Give yourself a soundtrack

Let's say you're shooting video of someone biting into a delicious cheeseburger. That's a great shot. But there's no unique sound associated to it (besides maybe the sound of chewing, which is gross), so set it to your favorite song to make it more compelling. There's an explanation on how to do that in this article.
 

Use emojis as props

You already know how to include emojis in the text you type on the screen. Hopefully, you also know about the whole other emoji layer available to you: the one you get when you click that little folded-paper icon next to the "T" in the upper-right corner of your screen. Between these two tools, you can pretty much always find ways to work oversized emojis into your Stories in enriching, photo-realistic ways.
 

Don't be afraid to reshoot stuff

Snapchat Stories look and feel live, but they're not -- you can review your shot before uploading it. If it looks bad, take it again! There's no harm in getting the shot you want. (Note: Only do this by yourself, not if it means burdening your friends with incessant requests to "say that again." They will hate you.)

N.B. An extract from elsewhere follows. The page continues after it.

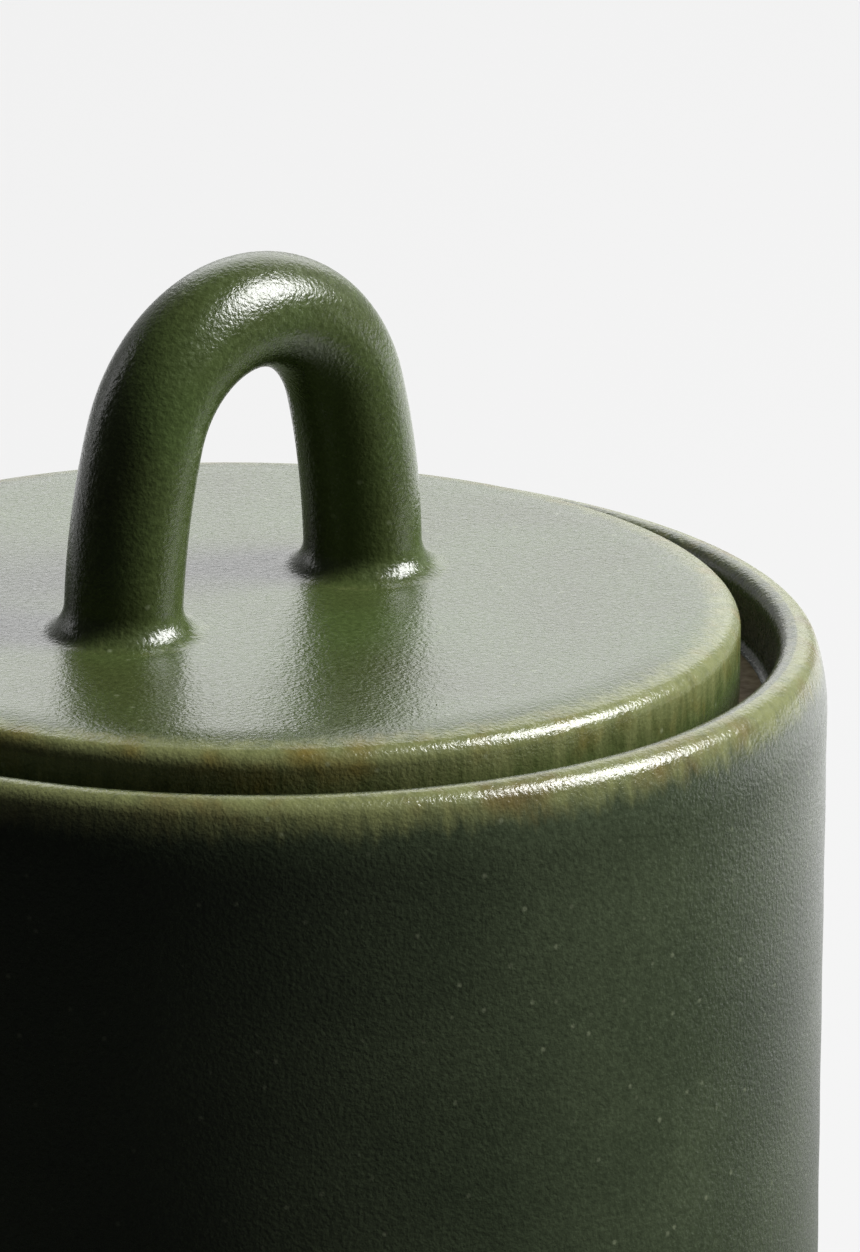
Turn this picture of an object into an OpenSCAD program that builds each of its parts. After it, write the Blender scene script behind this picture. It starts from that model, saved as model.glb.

Man on Snapchat with emoji and text
DAVE INFANTE/THRILLIST

Closure: your new best friend

In comic-book writing, "closure" is the technique of implying complex plot developments without actually showing them. In Snapchat, it's the technique of showing your viewers the lead-up before, and the results after, with none of the boring crap in the middle.

Let's say you're doing a Story about your trip from NYC to Boston, and it starts with a five-hour train ride. You might snap yourself boarding at Penn Station and deboarding in Back Bay, with a video of scenery passing by a moving train window between those two events. This way, viewers can infer that you've traveled to Boston, without having to actually watch you do so.
 

When it's over, say goodbye

When you upload Stories to Snapchat, each "piece" is added chronologically to the end, and each has its own 24-hour countdown timer. So depending on when someone watches your Story, they may not see the whole thing. So tell your viewers when one Story ends and another begins by using simple title cards, like the one above.